_Problem description_
From the listing that follows, extract every line and set it down unaltered.
- - - -
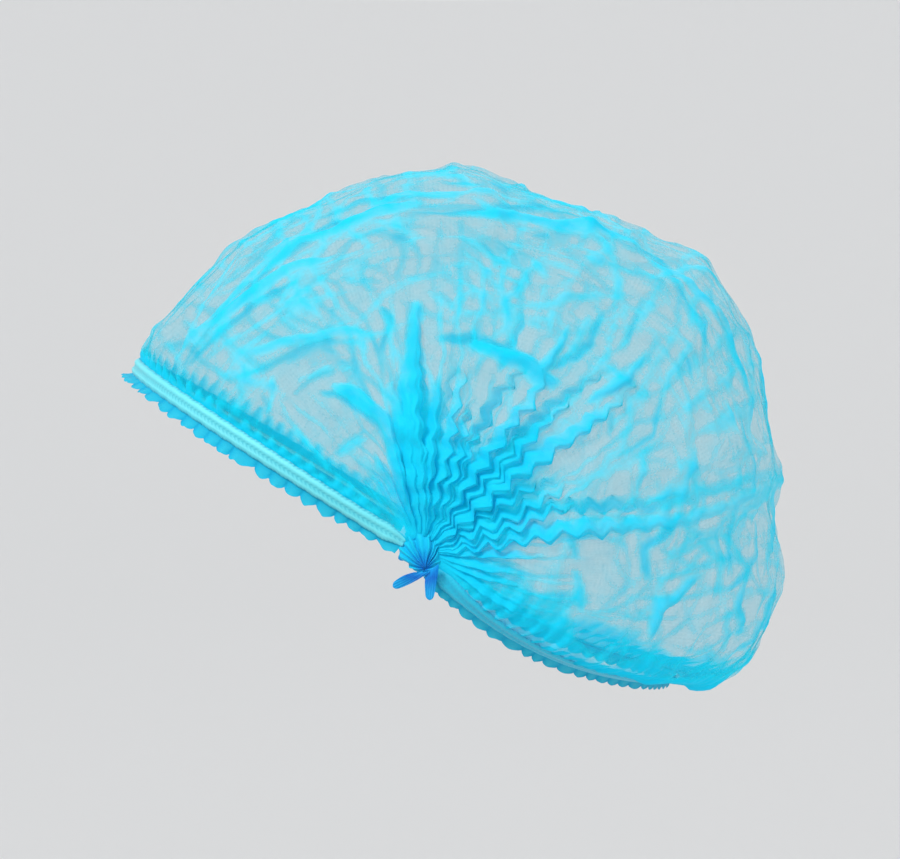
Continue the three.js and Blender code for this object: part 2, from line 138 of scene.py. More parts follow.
# Single folds of the slack cloth: the width of the folded cloth, its height over the crown, and the
# points (back, up) from the gather that it passes, as seen from the side.
FOLDS = [
    (3.6, 1.6, [(-68, 60), (-54, 70), (-39, 80), (-22, 86)]),
    (2.6, 1.3, [(-54, 55), (-39, 59), (-22, 63), (-8, 62)]),
    (1.6, 0.9, [(-36, 48), (-27, 52), (-18, 53)]),
    (3.4, 2.0, [(-27, 48), (-18, 45), (-11, 38), (-8, 33)]),
    (1.9, 1.1, [(-25, 26), (-19, 31), (-13, 34)]),
    (1.6, 0.9, [(-14, 16), (-7, 18)]),
    (1.5, 0.9, [(-44, 38), (-42, 47), (-43, 51)]),
    (1.5, 0.8, [(-50, 54), (-49, 48)]),
    (4.2, 2.4, [(12, 60), (20, 57), (28, 54), (34, 51), (41, 47)]),
    (3.0, 1.8, [(30, 43), (34, 51), (38, 57), (43, 66)]),
    (1.5, 0.8, [(36, 71), (37, 60)]),
    (3.2, 1.8, [(46, 43), (53, 46), (60, 50), (67, 59)]),
    (1.5, 0.8, [(21, 63), (22, 71), (25, 84), (26, 88)]),
    (1.5, 0.7, [(16, 73), (20, 67)]),
    (2.2, 1.0, [(31, 86), (35, 79), (41, 78)]),
    (2.4, 1.0, [(47, 84), (53, 83)]),
    (2.6, 1.6, [(-5, 55), (0, 67), (-3, 72)]),
    (5.0, 1.6, [(6, 97), (28, 96), (46, 93), (57, 90), (67, 86)]),
    (4.0, 1.4, [(-50, 76), (-34, 89), (-14, 98), (2, 101)]),
    (2.0, 1.2, [(64, 30), (62, 16)]),
    (2.2, 1.3, [(81, 33), (76, 19), (63, 12)]),
    (1.8, 1.0, [(89, 45), (91, 33)]),
    (1.8, 1.0, [(80, 63), (69, 44)]),
    (2.4, 1.3, [(44, -3), (46, -18)]),
    (3.4, 2.0, [(83, -6), (68, -16), (65, -27)]),
    (2.4, 1.4, [(96, -6), (92, -16), (91, -29)]),
    (2.4, 1.4, [(102, -10), (100, -22), (88, -33)]),
    (3.0, 1.4, [(97, 66), (101, 50), (103, 38), (106, 26)]),
    (1.8, 1.0, [(84, 8), (88, -4), (84, -16)]),
    (2.0, 1.2, [(92, 74), (78, 82), (64, 78)]),
    (3.4, 1.2, [(58, 90), (76, 79), (89, 65), (95, 50), (98, 40)]),
    (2.8, 1.1, [(-20, 99), (-4, 104), (12, 103), (30, 101)]),
    (2.6, 1.0, [(18, 106), (40, 100), (58, 95)]),
    (3.0, 1.2, [(102, 24), (103, 6), (100, -10)]),
    (2.4, 1.0, [(-72, 52), (-62, 66), (-48, 80), (-38, 88)]),
]


def linear(hex_colour):
    """An sRGB hex value as linear red, green, blue and alpha."""
    shares = [int(hex_colour[i : i + 2], 16) / 255 for i in (1, 3, 5)]
    return tuple(s / 12.92 if s <= 0.04045 else ((s + 0.055) / 1.055) ** 2.4 for s in shares) + (1.0,)


def smoothstep(start, end, x):
    """0 before start, 1 after end, and smooth between them; start may be the larger."""
    s = np.clip((x - start) / (end - start), 0, 1)
    return s * s * (3 - 2 * s)


def noise(points, period, seed):
    """Smooth noise from about -1 to 1 with one bump in each period, at points in space."""
    drawn = np.random.default_rng(seed)
    order = np.tile(drawn.permutation(256), 2)
    slopes = drawn.normal(size=(256, 3))
    slopes /= np.linalg.norm(slopes, axis=1, keepdims=True)
    place = points / period + 97.3
    cell = np.floor(place).astype(int)
    within = place - cell
    fade = within ** 3 * (within * (within * 6 - 15) + 10)
    total = np.zeros(points.shape[:-1])
    for corner in np.ndindex(2, 2, 2):
        x, y, z = np.moveaxis((cell + corner) & 255, -1, 0)
        slope = slopes[order[order[order[x] + y] + z]]
        weight = np.prod(np.where(np.array(corner) == 1, fade, 1 - fade), axis=-1)
        total += weight * np.sum(slope * (within - corner), axis=-1)
    return total * 1.6


def creases(points, period, seed, sharpness=2.5):
    """Wandering ridges from 0 to 1, where smooth noise passes through zero."""
    wander = np.stack([noise(points, period * 1.3, seed + k) for k in (1, 2, 3)], -1)
    bent = points + 0.35 * period * wander
    return np.clip(1 - np.abs(noise(bent, period, seed)) * 2.2, 0, 1) ** sharpness


def zigzag(x):
    """A wave from -1 to 1 with straight sides and a period of 1."""
    return 1 - 4 * np.abs((x % 1) - 0.5)


def along_table(rows, x):
    """A smooth curve through a table: between two rows it is a cubic with the rows' own slopes."""
    places = np.array([row[0] for row in rows])
    values = np.array([row[1] * (row[2] if len(row) > 2 else 1) for row in rows])
    last = len(rows) - 1
    before, after = np.maximum(np.arange(last + 1) - 1, 0), np.minimum(np.arange(last + 1) + 1, last)
    slopes = (values[after] - values[before]) / (places[after] - places[before])
    k = np.clip(np.searchsorted(places, x) - 1, 0, last - 1)
    width = places[k + 1] - places[k]
    s = (x - places[k]) / width
    rise = s * s * (3 - 2 * s)
    leave, arrive = s * (1 - s) ** 2 * slopes[k] * width, s * s * (1 - s) * slopes[k + 1] * width
    return values[k] * (1 - rise) + values[k + 1] * rise + leave - arrive


def smooth_crown(sweep, turn):
    """Points of the crown without its folds, by the same rule as the part's source."""
    reach = along_table(OUTLINE, sweep)
    share = np.sin(turn) ** (2 / SQUARENESS)
    nape = NAPE_ANGLE - GATHER_DIP * (1 - share)
    angle = FOREHEAD_ANGLE + (nape - FOREHEAD_ANGLE) * sweep
    distance = reach * share
    puffed = FULL_PUFF * along_table(PUFF, sweep)
    round_half = (GATHER_HALF_SPAN + puffed) * np.abs(np.cos(turn)) ** (2 / SQUARENESS)
    dimple = puffed * np.exp(-((distance / DIMPLE_REACH) ** 2))
    across = np.sign(np.cos(turn)) * np.maximum(round_half - dimple, 0)
    return np.stack([across, distance * np.cos(angle), distance * np.sin(angle)], -1)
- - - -
_Exercise result_
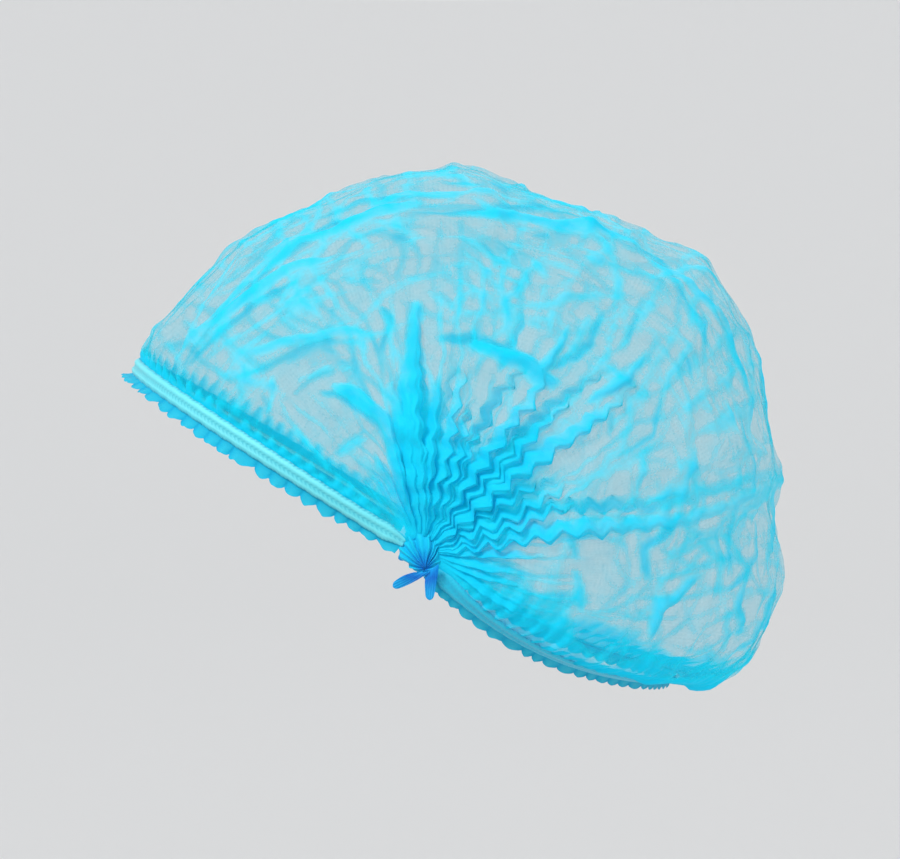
Continue the three.js and Blender code for this object: part 2, from line 138 of scene.py. More parts follow.
# Single folds of the slack cloth: the width of the folded cloth, its height over the crown, and the
# points (back, up) from the gather that it passes, as seen from the side.
FOLDS = [
    (3.6, 1.6, [(-68, 60), (-54, 70), (-39, 80), (-22, 86)]),
    (2.6, 1.3, [(-54, 55), (-39, 59), (-22, 63), (-8, 62)]),
    (1.6, 0.9, [(-36, 48), (-27, 52), (-18, 53)]),
    (3.4, 2.0, [(-27, 48), (-18, 45), (-11, 38), (-8, 33)]),
    (1.9, 1.1, [(-25, 26), (-19, 31), (-13, 34)]),
    (1.6, 0.9, [(-14, 16), (-7, 18)]),
    (1.5, 0.9, [(-44, 38), (-42, 47), (-43, 51)]),
    (1.5, 0.8, [(-50, 54), (-49, 48)]),
    (4.2, 2.4, [(12, 60), (20, 57), (28, 54), (34, 51), (41, 47)]),
    (3.0, 1.8, [(30, 43), (34, 51), (38, 57), (43, 66)]),
    (1.5, 0.8, [(36, 71), (37, 60)]),
    (3.2, 1.8, [(46, 43), (53, 46), (60, 50), (67, 59)]),
    (1.5, 0.8, [(21, 63), (22, 71), (25, 84), (26, 88)]),
    (1.5, 0.7, [(16, 73), (20, 67)]),
    (2.2, 1.0, [(31, 86), (35, 79), (41, 78)]),
    (2.4, 1.0, [(47, 84), (53, 83)]),
    (2.6, 1.6, [(-5, 55), (0, 67), (-3, 72)]),
    (5.0, 1.6, [(6, 97), (28, 96), (46, 93), (57, 90), (67, 86)]),
    (4.0, 1.4, [(-50, 76), (-34, 89), (-14, 98), (2, 101)]),
    (2.0, 1.2, [(64, 30), (62, 16)]),
    (2.2, 1.3, [(81, 33), (76, 19), (63, 12)]),
    (1.8, 1.0, [(89, 45), (91, 33)]),
    (1.8, 1.0, [(80, 63), (69, 44)]),
    (2.4, 1.3, [(44, -3), (46, -18)]),
    (3.4, 2.0, [(83, -6), (68, -16), (65, -27)]),
    (2.4, 1.4, [(96, -6), (92, -16), (91, -29)]),
    (2.4, 1.4, [(102, -10), (100, -22), (88, -33)]),
    (3.0, 1.4, [(97, 66), (101, 50), (103, 38), (106, 26)]),
    (1.8, 1.0, [(84, 8), (88, -4), (84, -16)]),
    (2.0, 1.2, [(92, 74), (78, 82), (64, 78)]),
    (3.4, 1.2, [(58, 90), (76, 79), (89, 65), (95, 50), (98, 40)]),
    (2.8, 1.1, [(-20, 99), (-4, 104), (12, 103), (30, 101)]),
    (2.6, 1.0, [(18, 106), (40, 100), (58, 95)]),
    (3.0, 1.2, [(102, 24), (103, 6), (100, -10)]),
    (2.4, 1.0, [(-72, 52), (-62, 66), (-48, 80), (-38, 88)]),
]


def linear(hex_colour):
    """An sRGB hex value as linear red, green, blue and alpha."""
    shares = [int(hex_colour[i : i + 2], 16) / 255 for i in (1, 3, 5)]
    return tuple(s / 12.92 if s <= 0.04045 else ((s + 0.055) / 1.055) ** 2.4 for s in shares) + (1.0,)


def smoothstep(start, end, x):
    """0 before start, 1 after end, and smooth between them; start may be the larger."""
    s = np.clip((x - start) / (end - start), 0, 1)
    return s * s * (3 - 2 * s)


def noise(points, period, seed):
    """Smooth noise from about -1 to 1 with one bump in each period, at points in space."""
    drawn = np.random.default_rng(seed)
    order = np.tile(drawn.permutation(256), 2)
    slopes = drawn.normal(size=(256, 3))
    slopes /= np.linalg.norm(slopes, axis=1, keepdims=True)
    place = points / period + 97.3
    cell = np.floor(place).astype(int)
    within = place - cell
    fade = within ** 3 * (within * (within * 6 - 15) + 10)
    total = np.zeros(points.shape[:-1])
    for corner in np.ndindex(2, 2, 2):
        x, y, z = np.moveaxis((cell + corner) & 255, -1, 0)
        slope = slopes[order[order[order[x] + y] + z]]
        weight = np.prod(np.where(np.array(corner) == 1, fade, 1 - fade), axis=-1)
        total += weight * np.sum(slope * (within - corner), axis=-1)
    return total * 1.6


def creases(points, period, seed, sharpness=2.5):
    """Wandering ridges from 0 to 1, where smooth noise passes through zero."""
    wander = np.stack([noise(points, period * 1.3, seed + k) for k in (1, 2, 3)], -1)
    bent = points + 0.35 * period * wander
    return np.clip(1 - np.abs(noise(bent, period, seed)) * 2.2, 0, 1) ** sharpness


def zigzag(x):
    """A wave from -1 to 1 with straight sides and a period of 1."""
    return 1 - 4 * np.abs((x % 1) - 0.5)


def along_table(rows, x):
    """A smooth curve through a table: between two rows it is a cubic with the rows' own slopes."""
    places = np.array([row[0] for row in rows])
    values = np.array([row[1] * (row[2] if len(row) > 2 else 1) for row in rows])
    last = len(rows) - 1
    before, after = np.maximum(np.arange(last + 1) - 1, 0), np.minimum(np.arange(last + 1) + 1, last)
    slopes = (values[after] - values[before]) / (places[after] - places[before])
    k = np.clip(np.searchsorted(places, x) - 1, 0, last - 1)
    width = places[k + 1] - places[k]
    s = (x - places[k]) / width
    rise = s * s * (3 - 2 * s)
    leave, arrive = s * (1 - s) ** 2 * slopes[k] * width, s * s * (1 - s) * slopes[k + 1] * width
    return values[k] * (1 - rise) + values[k + 1] * rise + leave - arrive


def smooth_crown(sweep, turn):
    """Points of the crown without its folds, by the same rule as the part's source."""
    reach = along_table(OUTLINE, sweep)
    share = np.sin(turn) ** (2 / SQUARENESS)
    nape = NAPE_ANGLE - GATHER_DIP * (1 - share)
    angle = FOREHEAD_ANGLE + (nape - FOREHEAD_ANGLE) * sweep
    distance = reach * share
    puffed = FULL_PUFF * along_table(PUFF, sweep)
    round_half = (GATHER_HALF_SPAN + puffed) * np.abs(np.cos(turn)) ** (2 / SQUARENESS)
    dimple = puffed * np.exp(-((distance / DIMPLE_REACH) ** 2))
    across = np.sign(np.cos(turn)) * np.maximum(round_half - dimple, 0)
    return np.stack([across, distance * np.cos(angle), distance * np.sin(angle)], -1)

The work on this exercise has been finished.